__Your task__
Collect every line in the records below that contains the word "each".

__Dataset excerpts__

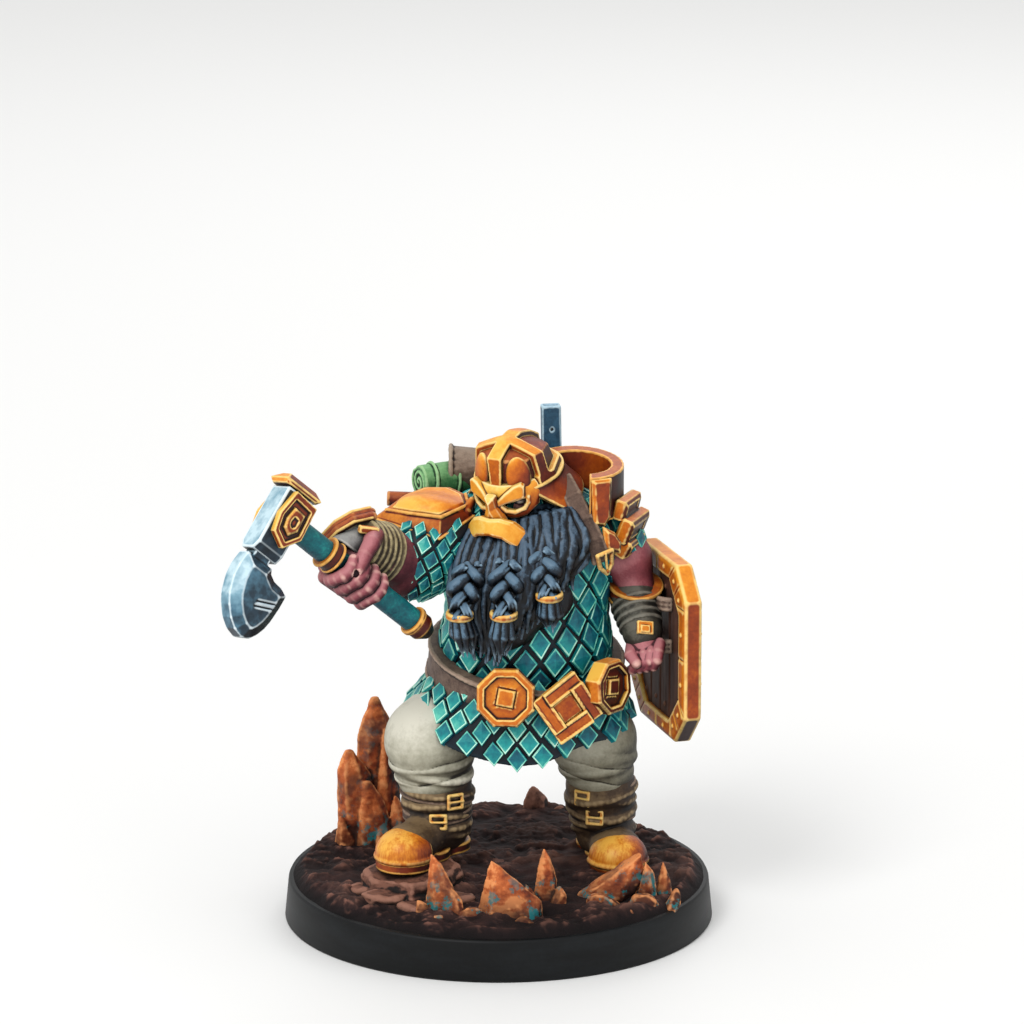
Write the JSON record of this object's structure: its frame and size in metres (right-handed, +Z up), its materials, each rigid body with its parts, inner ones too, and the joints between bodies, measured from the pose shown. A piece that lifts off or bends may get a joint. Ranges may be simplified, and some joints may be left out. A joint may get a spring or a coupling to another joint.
{
  "type": "painted miniature figure",
  "caption": "Painted tabletop miniature of a stocky armoured dwarf with a war hammer and a shield, glued on a round textured base.",
  "frame": {"origin": "centre of the base's underside, on the table", "axes": "+Z up along the figure; -Y is the way the figure faces; +X is the figure's left, the shield side"},
  "size_m": [0.036, 0.0325, 0.0377],
  "materials": {
    "base_black": "satin black painted rim",
    "earth_paint": "dark brown textured earth, drybrushed pinkish brown",
    "pin_steel": "plain wire",
    "rock_paint": "rust-orange painted rock with teal patches",
    "dark_rock_paint": "dark slate painted rock",
    "boot_paint": "matt brown leather paint with light creases",
    "gold_paint": "satin painted gold: red-brown shadows, orange, pale yellow edges",
    "trouser_paint": "matt grey-beige cloth paint with shaded folds",
    "teal_scale_paint": "teal painted scales with mint edges and dark blue gaps",
    "belt_paint": "matt brown leather paint",
    "skin_paint": "matt reddish skin paint",
    "red_brown_paint": "satin red-brown painted metal",
    "beard_paint": "matt dark blue-grey hair with pale strands",
    "bracer_paint": "matt olive-brown leather paint",
    "haft_paint": "satin teal painted wood",
    "steel_paint": "satin painted steel: dark to pale blue-grey, near-white edges",
    "glove_paint": "matt near-black leather paint",
    "board_paint": "matt dark brown painted planks",
    "green_paint": "matt green cloth paint",
    "cloth_paint": "matt grey-brown cloth paint",
    "blue_steel_paint": "satin dark blue painted metal"
  },
  "bodies": {
    "root": {"base_disc": "base_black", "ground": "earth_paint", "foot_pins": "pin_steel", "rock_spires_rear": "rock_paint", "rock_shards_front_right": "rock_paint", "rock_shards_front_centre": "rock_paint", "rock_slabs_front_left": "rock_paint", "rock_spike_rear": "dark_rock_paint", "rock_ledge": "dark_rock_paint", "right_boot": "boot_paint", "left_boot": "boot_paint", "toe_caps": "gold_paint", "soles": "gold_paint", "boot_buckles": "gold_paint", "right_trouser_leg": "trouser_paint", "left_trouser_leg": "trouser_paint", "coat_body": "teal_scale_paint", "coat_skirt": "teal_scale_paint", "right_sleeve": "teal_scale_paint", "left_sleeve": "teal_scale_paint", "belt": "belt_paint", "belt_buckle": "gold_paint", "belt_knot_plate": "gold_paint", "belt_medallion": "gold_paint", "head": "skin_paint", "helm_bowl": "red_brown_paint", "helm_bands": "gold_paint", "helm_mask": "gold_paint", "helm_moustache": "gold_paint", "helm_neck_guard": "gold_paint", "beard": "beard_paint", "right_braid": "beard_paint", "middle_braid": "beard_paint", "left_braid": "beard_paint", "braid_rings": "gold_paint", "right_pauldron": "gold_paint", "left_pauldron": "gold_paint", "left_pauldron_lames": "gold_paint", "shoulder_strap": "belt_paint", "strap_buckle": "gold_paint", "right_forearm": "skin_paint", "right_bracer": "bracer_paint", "right_hand": "skin_paint", "hammer_haft": "haft_paint", "hammer_fittings": "gold_paint", "hammer_block": "steel_paint", "hammer_beak": "steel_paint", "hammer_plaques": "gold_paint", "hammer_cap": "gold_paint", "left_arm": "skin_paint", "left_cuff": "gold_paint", "left_glove": "glove_paint", "left_hand": "skin_paint", "shield_board": "board_paint", "shield_rim": "gold_paint", "backpack": "belt_paint", "blanket_roll": "green_paint", "cloth_roll": "cloth_paint", "pack_rod": "red_brown_paint", "tool_handle": "blue_steel_paint"}
  },
  "joints": []
}
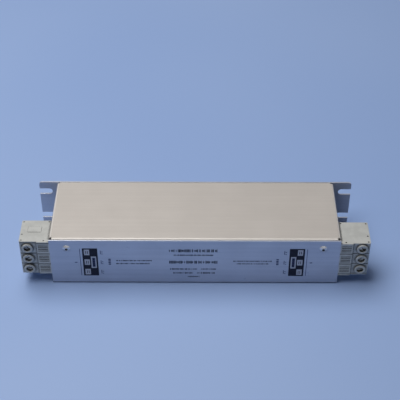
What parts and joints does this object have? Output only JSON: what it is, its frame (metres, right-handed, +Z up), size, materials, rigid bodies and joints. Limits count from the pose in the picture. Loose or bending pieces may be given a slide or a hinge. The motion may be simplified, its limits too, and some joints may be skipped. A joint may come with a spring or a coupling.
{
  "type": "emi line filter",
  "caption": "Flat sheet-steel mains filter with a slotted mounting plate, screw-clamp poles at each end and a choke, capacitors and board inside.",
  "frame": {"origin": "under the middle of the part, on the broad face that it lies on", "axes": "+X along the case from the left block to the right block, +Y from the label panel to the mounting plate, +Z up from the floor to the cover"},
  "size_m": [0.2652, 0.0712, 0.045],
  "materials": {
    "case_steel": "satin",
    "cover_steel": "satin",
    "rivet_alloy": "satin",
    "terminal_plastic": "matte",
    "screw_steel": "satin",
    "cage_steel": "satin",
    "bar_copper": "satin",
    "stud_steel": "satin",
    "liner_film": "matte",
    "board_laminate": "satin",
    "choke_plastic": "matte",
    "core_alloy": "matte",
    "winding_copper": "gloss",
    "x_cap_plastic": "satin",
    "y_cap_plastic": "satin",
    "resistor_coat": "satin"
  },
  "bodies": {
    "case": {"chassis": "case_steel", "cover": "cover_steel", "cover_rivets": "rivet_alloy", "terminal_left_1": "terminal_plastic", "terminal_left_2": "terminal_plastic", "terminal_left_3": "terminal_plastic", "terminal_right_1": "terminal_plastic", "terminal_right_2": "terminal_plastic", "terminal_right_3": "terminal_plastic", "end_plate_left": "terminal_plastic", "end_plate_right": "terminal_plastic", "current_bar_left_1": "bar_copper", "current_bar_left_2": "bar_copper", "current_bar_left_3": "bar_copper", "current_bar_right_1": "bar_copper", "current_bar_right_2": "bar_copper", "current_bar_right_3": "bar_copper", "earth_studs": "stud_steel", "earth_washers": "stud_steel", "earth_nuts": "stud_steel", "insulating_liner": "liner_film", "board_standoffs": "stud_steel", "circuit_board": "board_laminate", "board_screws": "stud_steel", "choke_base": "choke_plastic", "core_cup": "choke_plastic", "core_lid": "choke_plastic", "choke_core": "core_alloy", "winding_1": "winding_copper", "winding_2": "winding_copper", "winding_3": "winding_copper", "x_capacitors_left": "x_cap_plastic", "x_capacitors_right": "x_cap_plastic", "y_capacitor_left": "y_cap_plastic", "y_capacitor_right": "y_cap_plastic", "discharge_resistors": "resistor_coat"},
    "clamp_screw_left_1": {"clamp_screw_left_1": "screw_steel"},
    "clamp_cage_left_1": {"clamp_cage_left_1": "cage_steel"},
    "clamp_screw_left_2": {"clamp_screw_left_2": "screw_steel"},
    "clamp_cage_left_2": {"clamp_cage_left_2": "cage_steel"},
    "clamp_screw_left_3": {"clamp_screw_left_3": "screw_steel"},
    "clamp_cage_left_3": {"clamp_cage_left_3": "cage_steel"},
    "clamp_screw_right_1": {"clamp_screw_right_1": "screw_steel"},
    "clamp_cage_right_1": {"clamp_cage_right_1": "cage_steel"},
    "clamp_screw_right_2": {"clamp_screw_right_2": "screw_steel"},
    "clamp_cage_right_2": {"clamp_cage_right_2": "cage_steel"},
    "clamp_screw_right_3": {"clamp_screw_right_3": "screw_steel"},
    "clamp_cage_right_3": {"clamp_cage_right_3": "cage_steel"}
  },
  "joints": [
    {"name": "screw_left_1_turn", "type": "hinge", "parent": "case", "child": "clamp_screw_left_1", "pos_m": [-0.1266, -0.0317, 0.01525], "axis": [0, 1, 0], "range_deg": [0, 2880]},
    {"name": "cage_left_1_lift", "type": "slide", "parent": "case", "child": "clamp_cage_left_1", "axis": [0, -1, 0], "range_m": [0, 0.0056]},
    {"name": "screw_left_2_turn", "type": "hinge", "parent": "case", "child": "clamp_screw_left_2", "pos_m": [-0.1266, -0.0317, 0.02575], "axis": [0, 1, 0], "range_deg": [0, 2880]},
    {"name": "cage_left_2_lift", "type": "slide", "parent": "case", "child": "clamp_cage_left_2", "axis": [0, -1, 0], "range_m": [0, 0.0056]},
    {"name": "screw_left_3_turn", "type": "hinge", "parent": "case", "child": "clamp_screw_left_3", "pos_m": [-0.1266, -0.0317, 0.03625], "axis": [0, 1, 0], "range_deg": [0, 2880]},
    {"name": "cage_left_3_lift", "type": "slide", "parent": "case", "child": "clamp_cage_left_3", "axis": [0, -1, 0], "range_m": [0, 0.0056]},
    {"name": "screw_right_1_turn", "type": "hinge", "parent": "case", "child": "clamp_screw_right_1", "pos_m": [0.1266, -0.0317, 0.01525], "axis": [0, 1, 0], "range_deg": [0, 2880]},
    {"name": "cage_right_1_lift", "type": "slide", "parent": "case", "child": "clamp_cage_right_1", "axis": [0, -1, 0], "range_m": [0, 0.0056]},
    {"name": "screw_right_2_turn", "type": "hinge", "parent": "case", "child": "clamp_screw_right_2", "pos_m": [0.1266, -0.0317, 0.02575], "axis": [0, 1, 0], "range_deg": [0, 2880]},
    {"name": "cage_right_2_lift", "type": "slide", "parent": "case", "child": "clamp_cage_right_2", "axis": [0, -1, 0], "range_m": [0, 0.0056]},
    {"name": "screw_right_3_turn", "type": "hinge", "parent": "case", "child": "clamp_screw_right_3", "pos_m": [0.1266, -0.0317, 0.03625], "axis": [0, 1, 0], "range_deg": [0, 2880]},
    {"name": "cage_right_3_lift", "type": "slide", "parent": "case", "child": "clamp_cage_right_3", "axis": [0, -1, 0], "range_m": [0, 0.0056]}
  ],
  "couplings": [
    {"joint": "screw_left_1_turn", "follows": "cage_left_1_lift", "rad_per_m": 8975.9},
    {"joint": "screw_left_2_turn", "follows": "cage_left_2_lift", "rad_per_m": 8975.9},
    {"joint": "screw_left_3_turn", "follows": "cage_left_3_lift", "rad_per_m": 8975.9},
    {"joint": "screw_right_1_turn", "follows": "cage_right_1_lift", "rad_per_m": 8975.9},
    {"joint": "screw_right_2_turn", "follows": "cage_right_2_lift", "rad_per_m": 8975.9},
    {"joint": "screw_right_3_turn", "follows": "cage_right_3_lift", "rad_per_m": 8975.9}
  ]
}
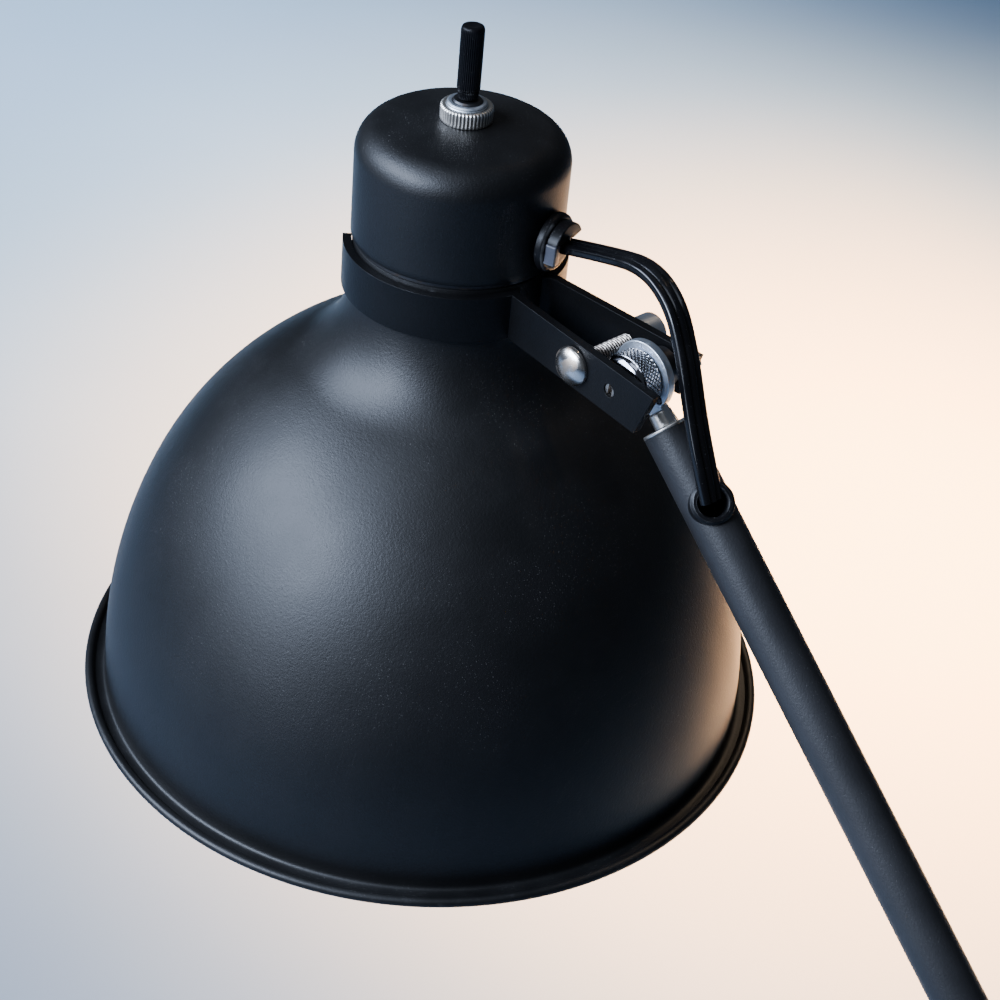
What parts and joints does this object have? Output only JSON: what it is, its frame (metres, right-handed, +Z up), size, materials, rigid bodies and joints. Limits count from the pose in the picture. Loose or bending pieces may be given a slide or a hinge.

__Solution to this exercise__
Write the JSON record of this object's structure: its frame and size in metres (right-handed, +Z up), its materials, each rigid body with its parts, inner ones too, and the joints between bodies, measured from the pose shown. A piece that lifts off or bends may get a joint. Ranges may be simplified, and some joints may be left out. A joint may get a spring or a coupling to another joint.
  "caption": "Flat sheet-steel mains filter with a slotted mounting plate, screw-clamp poles at each end and a choke, capacitors and board inside.",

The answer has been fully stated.